Object modeling scripts:
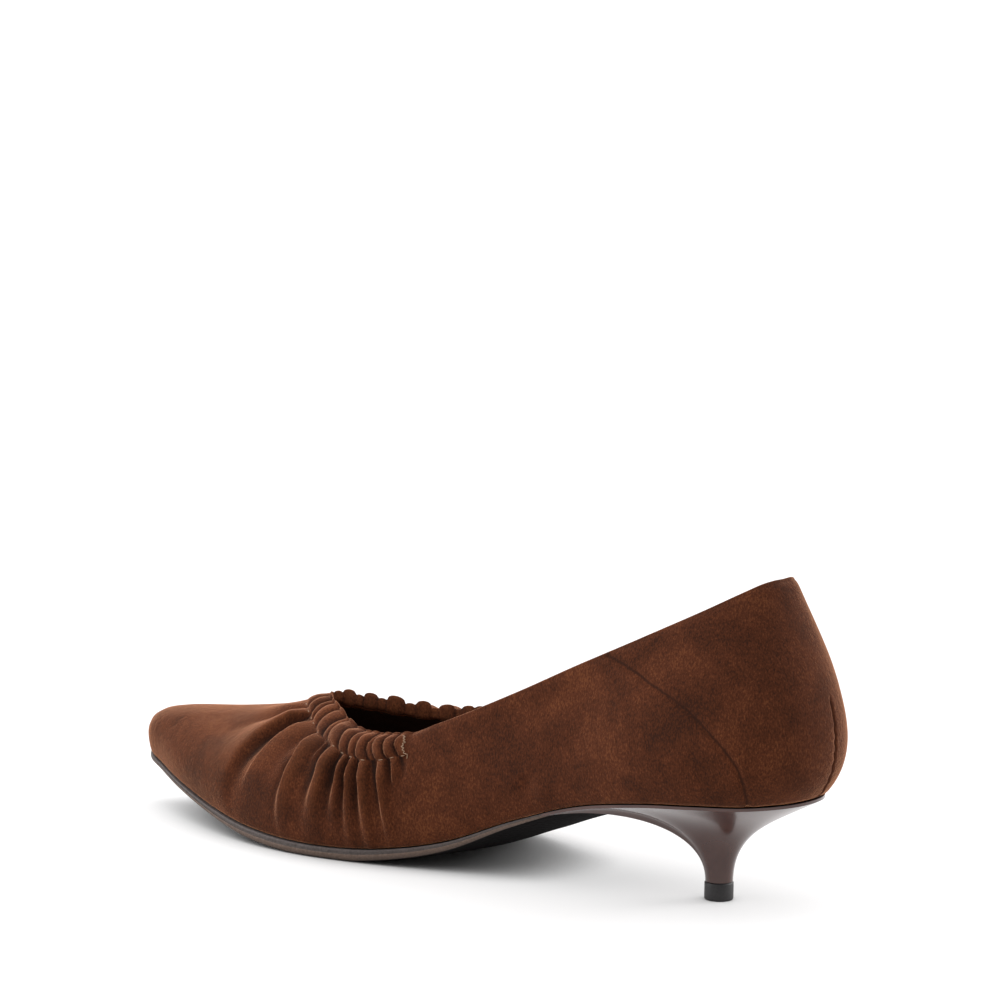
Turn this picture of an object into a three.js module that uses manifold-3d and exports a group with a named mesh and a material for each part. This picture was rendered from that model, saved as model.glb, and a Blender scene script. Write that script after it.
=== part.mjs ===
// Women's pointed kitten-heel pump with a gathered elastic collar: one right shoe, in millimetres.
// +X runs to the toe, +Y to the inner (big toe) side and +Z up, and the shoe stands on z = 0.
// Stations run from the back of the heel seat. The finished group is centred over its footprint.
import * as THREE from "three";
import { mergeVertices } from "three/addons/utils/BufferGeometryUtils.js";
import Module from "manifold-3d";

const wasm = await Module();
wasm.setup();

// Last
const footLength = 256; // feather line from the back of the seat to the toe tip
const ballWidth = 78; // feather line across the toe joints
const heelHeight = 35.5; // feather line at the back above the floor
const toeSpring = 13.4; // rise of the feather line from the ball to the toe tip
const toeLean = 4.3; // the toe tip lies this far to the inner side
const leanFrom = 144; // station where that lean starts
const fullness = 7; // how far the sides swell over the feather line
const backHeight = 65.2; // topline above the feather line at the back seam
const throatHeight = 39.2; // topline above the feather line of the ball, at the throat

// Upper
const wall = 1.8; // suede, stiffener and lining
const casingWall = 3.2; // folded edge that carries the elastic
const casingDepth = 9.5; // from the topline to the stitch line of the casing
const casingFrom = 129; // station where the casing ends, on each side
const casingFade = 4; // length of topline over which the casing swells up
const edgeSwell = 0.37; // share of the casing's swelling that is left at the topline
const foldHeight = 2.1; // highest gather
const foldMiddle = 0.55; // share of a gather's height in the middle of the casing
const foldEdge = 0.25; // the same at the topline and at the stitch line
const edgeCrown = 0.35; // rounding of the topline's edge

// Bottom
const gap = 0.3; // between cemented pieces
const treadThickness = 3.6; // outsole at the ball, where it is flat on the floor
const soleLip = 0.8; // the outsole stands out this far past the feather line
const tailTuck = 7; // its tail is this much narrower on each side
const tailAt = 62; // station where the tail ends in the heel
const shankCrown = 4.6; // the waist is rounded underneath by this much
const tailGap = 0.3; // between the outsole's tail and its rebate in the heel
const sockThickness = 2.4; // insole board with its padded sock
const sockRound = 0.6; // rounding of the sock's edge

// Heel
const liftAt = 33.4; // station of the top lift's middle
const liftRadius = 4.45;
const liftHeight = 5.6;
const liftBevel = 0.45;
const liftJoint = 0.1; // fine groove between heel and top lift
const stemInset = 0.22; // the heel's stem is this much smaller than the lift
const wingTip = 82; // station where the heel's wings end at the sides
const wingLip = 0.9; // upright edge of the heel along the feather line
const wingInset = 0.15; // this edge stands back from the feather line

const ballRise = treadThickness + gap;

// Turns rows of numbers into records with named columns.
function table(columns, rows) {
  return rows.map((row) => Object.fromEntries(columns.map((name, index) => [name, row[index]])));
}

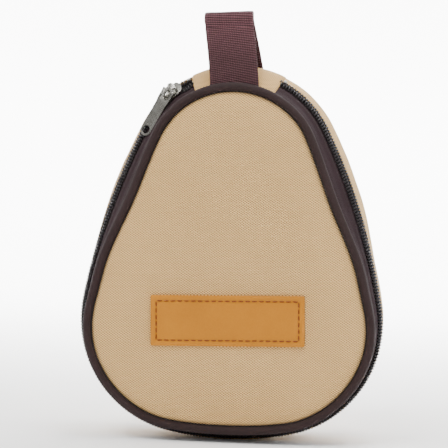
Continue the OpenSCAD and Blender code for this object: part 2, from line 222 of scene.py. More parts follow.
def finished(name, mesh, sharp=50):
    """Turns the faces outwards, shades them and links the mesh as an object."""
    shape = bmesh.new()
    shape.from_mesh(mesh)
    bmesh.ops.recalc_face_normals(shape, faces=shape.faces)
    shape.to_mesh(mesh)
    shape.free()
    mesh.shade_smooth()
    mesh.set_sharp_from_angle(angle=math.radians(sharp))
    piece = bpy.data.objects.new(name, mesh)
    bpy.context.collection.objects.link(piece)
    return piece


def placed(piece, material, body, node):
    """Gives a finished piece its material, the body it rides on and the CAD node it stands for."""
    piece.data.materials.append(material)
    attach(piece, body)
    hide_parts(node)


class Shader:
    """A material whose nodes are added by short calls."""

    def __init__(self, name, roughness, metallic=0.0):
        self.material = bpy.data.materials.new(name)
        self.material.use_nodes = True
        self.tree = self.material.node_tree
        self.out = self.tree.nodes["Principled BSDF"]
        self.out.inputs["Roughness"].default_value = roughness
        self.out.inputs["Metallic"].default_value = metallic
        self.out.inputs["Specular IOR Level"].default_value = 0.5 if metallic else 0.15

    def add(self, kind, values=(), **settings):
        node = self.tree.nodes.new(kind)
        for key, value in settings.items():
            setattr(node, key, value)
        for socket, value in zip(node.inputs, values):
            if hasattr(value, "is_linked"):
                self.tree.links.new(value, socket)
            elif value is not None:
                socket.default_value = value
        return node

    def maths(self, operation, *values):
        return self.add("ShaderNodeMath", values, operation=operation).outputs[0]

    def place(self, output="UV"):
        return self.add("ShaderNodeTexCoord").outputs[output]

    def noise(self, vector, scale, detail=2.0):
        node = self.add("ShaderNodeTexNoise", [vector])
        node.inputs["Scale"].default_value = scale
        node.inputs["Detail"].default_value = detail
        return node.outputs[0]

    def ramp(self, value, stops):
        node = self.add("ShaderNodeValToRGB", [value])
        points = node.color_ramp.elements
        while len(points) < len(stops):
            points.new(0.5)
        for point, (at, shade) in zip(points, stops):
            point.position = at
            point.color = (*shade, 1)
        return node.outputs[0]

    def blend(self, factor, a, b, mode="MIX"):
        node = self.add("ShaderNodeMix", data_type="RGBA", blend_type=mode)
        for socket, value in ((node.inputs[0], factor), (node.inputs[6], a), (node.inputs[7], b)):
            if hasattr(value, "is_linked"):
                self.tree.links.new(value, socket)
            else:
                socket.default_value = value
        return node.outputs[2]

    def bump(self, height, depth, strength=1.0):
        node = self.add("ShaderNodeBump")
        node.inputs["Strength"].default_value = strength
        node.inputs["Distance"].default_value = depth
        self.tree.links.new(height, node.inputs["Height"])
        self.tree.links.new(node.outputs[0], self.out.inputs["Normal"])

    def colour(self, value):
        self.tree.links.new(value, self.out.inputs["Base Color"])


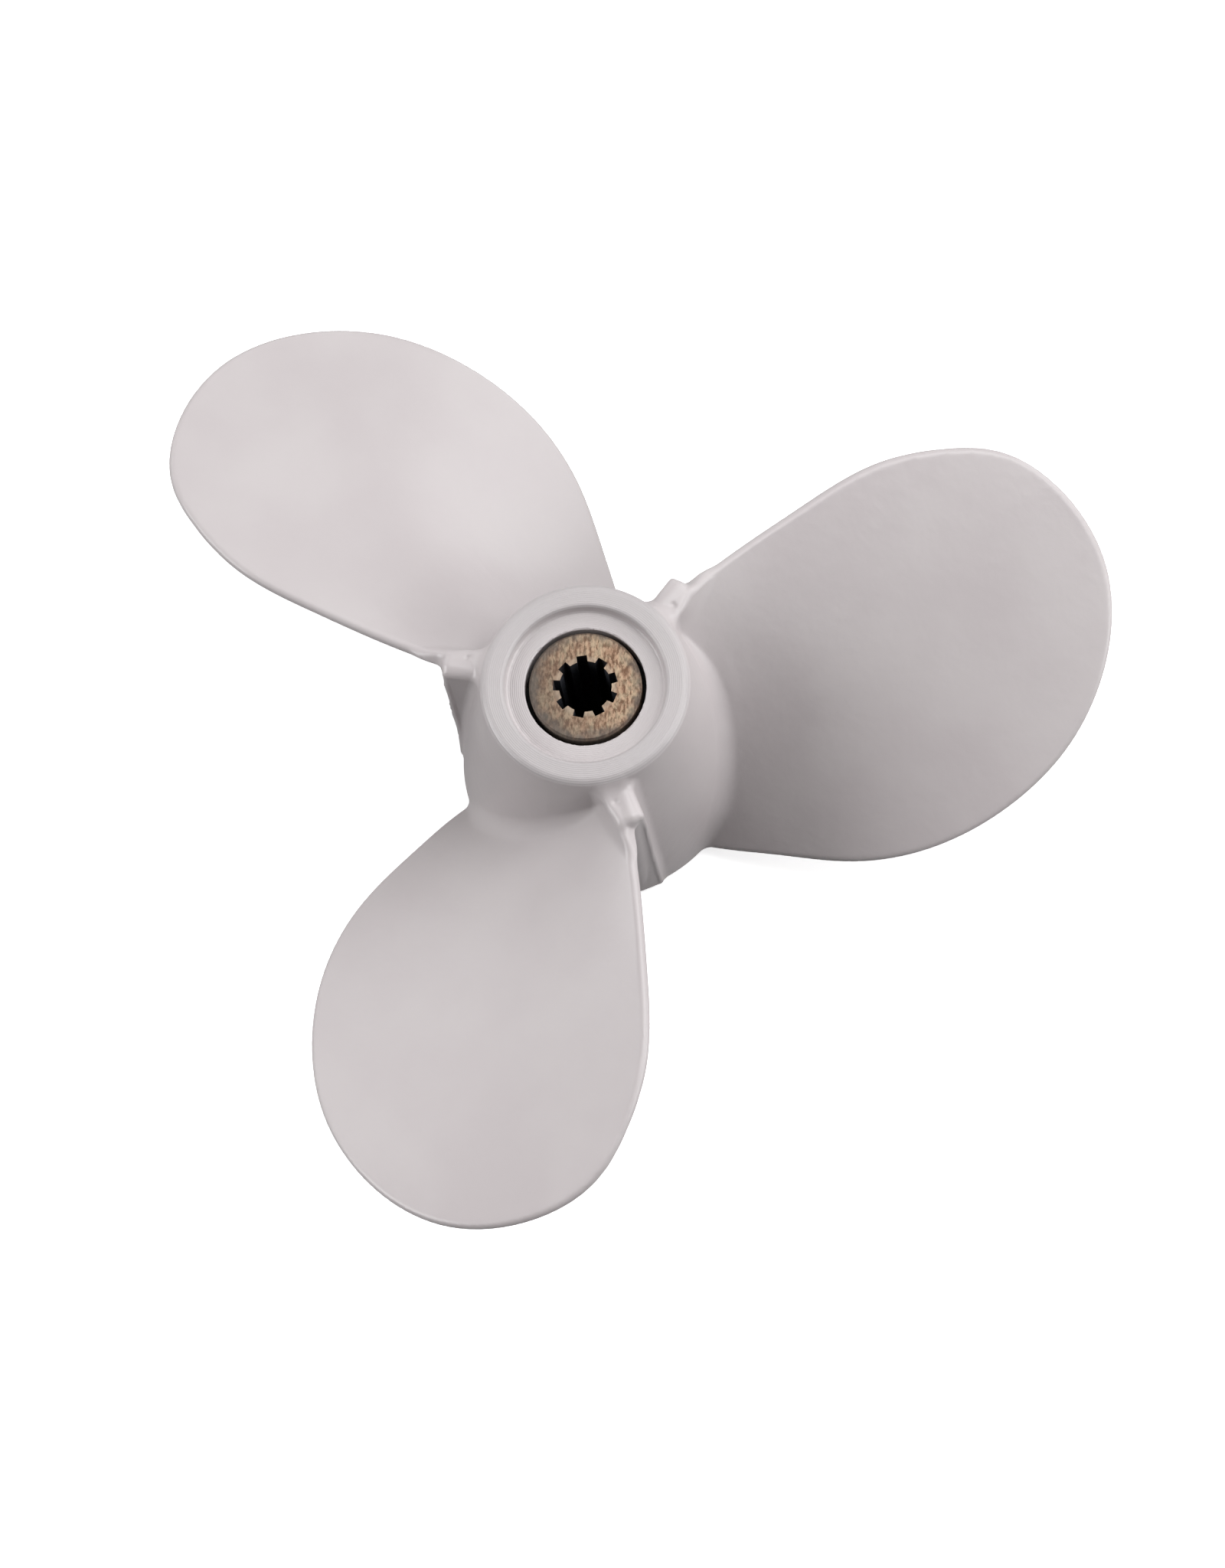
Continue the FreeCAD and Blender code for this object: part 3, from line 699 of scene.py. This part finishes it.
def add_floor():
    half = FLOOR_SIZE / 2
    corners = [(-half, -half, 0), (half, -half, 0), (half, half, 0), (-half, half, 0)]
    mesh = bpy.data.meshes.new("floor")
    mesh.from_pydata(corners, [], [(0, 1, 2, 3)])
    floor = bpy.data.objects.new("floor", mesh)
    bpy.context.scene.collection.objects.link(floor)
    give(floor, floor_material())


def camera_axes():
    """The camera's right, up and back directions."""
    flat = math.cos(CAMERA_ELEVATION)
    azimuth = CAMERA_AZIMUTH
    back = Vector((flat * math.cos(azimuth), flat * math.sin(azimuth), math.sin(CAMERA_ELEVATION)))
    level = Vector((-math.sin(azimuth), math.cos(azimuth), 0))
    right = level * math.cos(CAMERA_ROLL) + back.cross(level) * math.sin(CAMERA_ROLL)
    return right, back.cross(right), back


def add_light(name, around, tilt, power):
    """Round soft light that faces the target. Its angles are about the camera's own axes."""
    right, up, back = camera_axes()
    around = math.radians(around)
    tilt = math.radians(tilt)
    sideways = right * math.sin(around) + up * math.cos(around)
    toward = (sideways * math.sin(tilt) + back * math.cos(tilt)).normalized()
    data = bpy.data.lights.new(name, "AREA")
    data.shape = "DISK"
    data.size = LIGHT_SIZE
    data.energy = power
    light = bpy.data.objects.new(name, data)
    light.location = LIGHT_TARGET + toward * LIGHT_DISTANCE
    light.rotation_mode = "QUATERNION"
    light.rotation_quaternion = toward.to_track_quat("Z", "Y")
    bpy.context.scene.collection.objects.link(light)


def add_world():
    """World that is white where the camera sees it and gives no light of its own."""
    world = bpy.data.worlds.new("studio")
    world.use_nodes = True
    tree = world.node_tree
    background = tree.nodes["Background"]
    background.inputs["Color"].default_value = (1, 1, 1, 1)
    light_path = tree.nodes.new("ShaderNodeLightPath")
    tree.links.new(light_path.outputs["Is Camera Ray"], background.inputs["Strength"])
    bpy.context.scene.world = world


def add_camera():
    data = bpy.data.cameras.new("camera")
    data.sensor_width = SENSOR_WIDTH
    data.lens = LENS
    data.clip_start = CLIP_START
    camera = bpy.data.objects.new("camera", data)
    axes = Matrix(camera_axes()).transposed().to_4x4()
    camera.matrix_world = Matrix.Translation(CAMERA_PLACE) @ axes
    bpy.context.scene.collection.objects.link(camera)
    bpy.context.scene.camera = camera


add_floor()
for light in LIGHTS:
    add_light(*light)
add_world()
add_camera()
bpy.context.scene.view_settings.view_transform = "Standard"
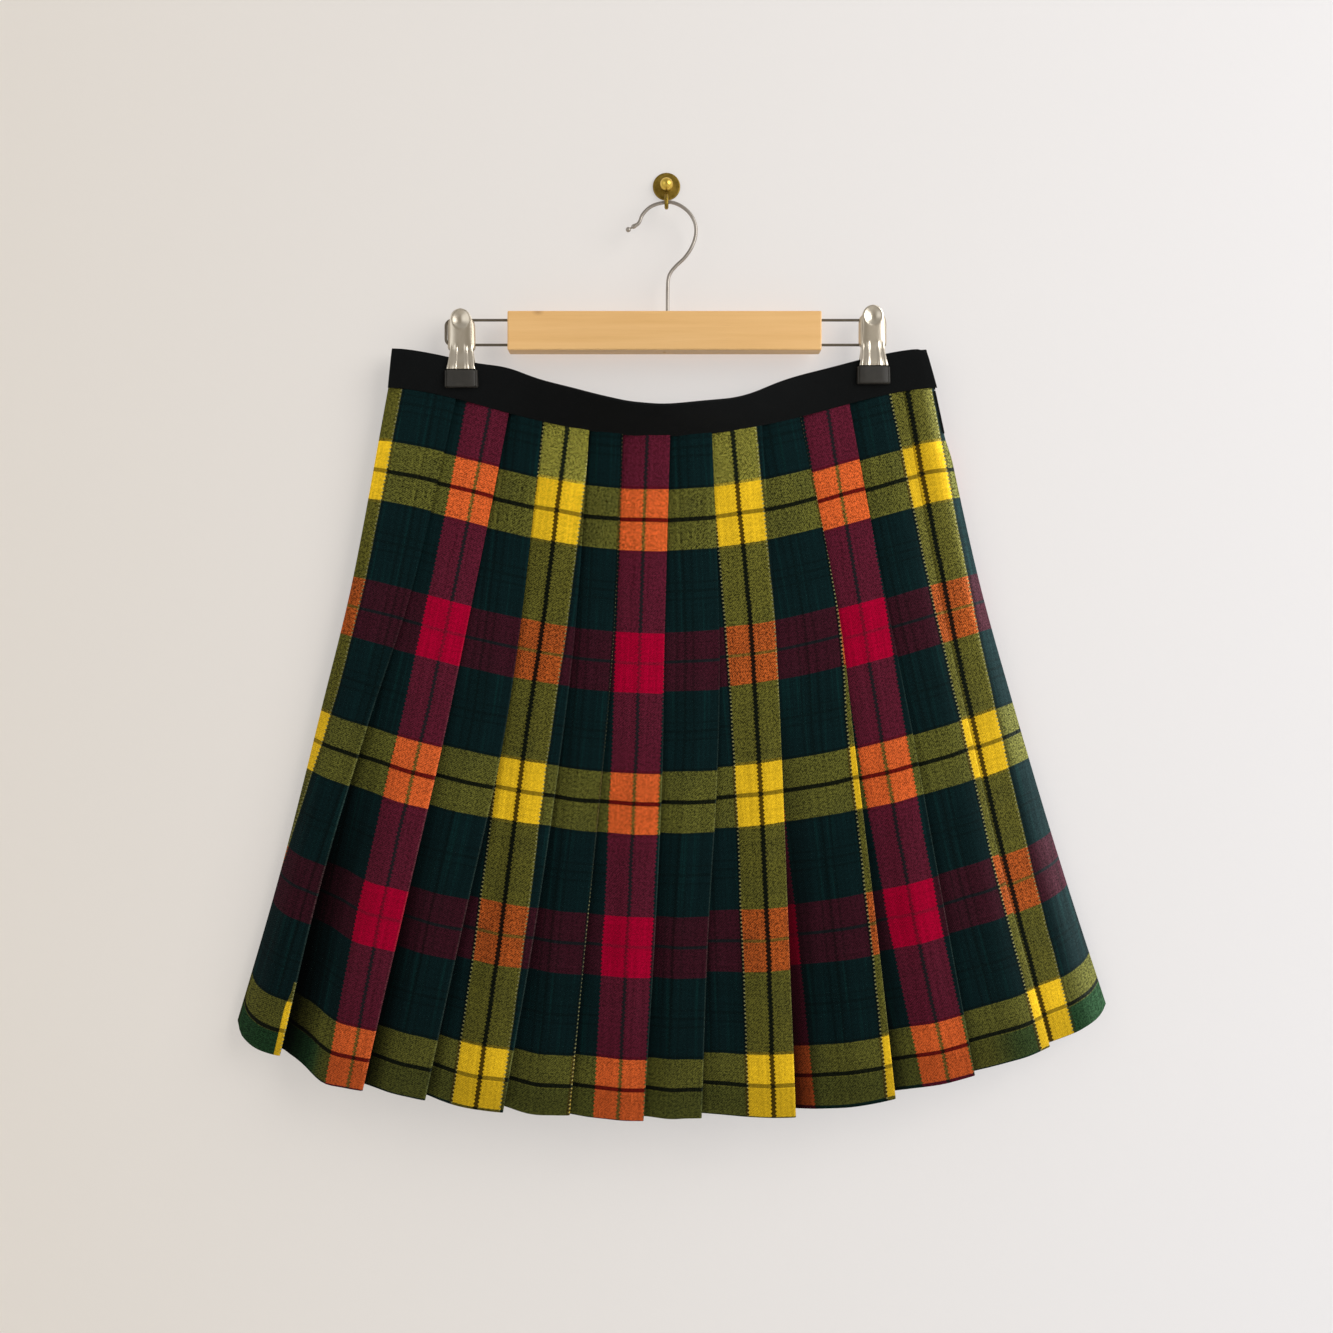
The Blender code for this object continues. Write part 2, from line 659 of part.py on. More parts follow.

* [Directive]
Begin with the line containing "Continue the FreeCAD" and end with the line containing "give(floor, floor_material())"; repeat every line from start to finish exactly, and nothing outside them.

* [Solution for this problem]
Continue the FreeCAD and Blender code for this object: part 3, from line 699 of scene.py. This part finishes it.
def add_floor():
    half = FLOOR_SIZE / 2
    corners = [(-half, -half, 0), (half, -half, 0), (half, half, 0), (-half, half, 0)]
    mesh = bpy.data.meshes.new("floor")
    mesh.from_pydata(corners, [], [(0, 1, 2, 3)])
    floor = bpy.data.objects.new("floor", mesh)
    bpy.context.scene.collection.objects.link(floor)
    give(floor, floor_material())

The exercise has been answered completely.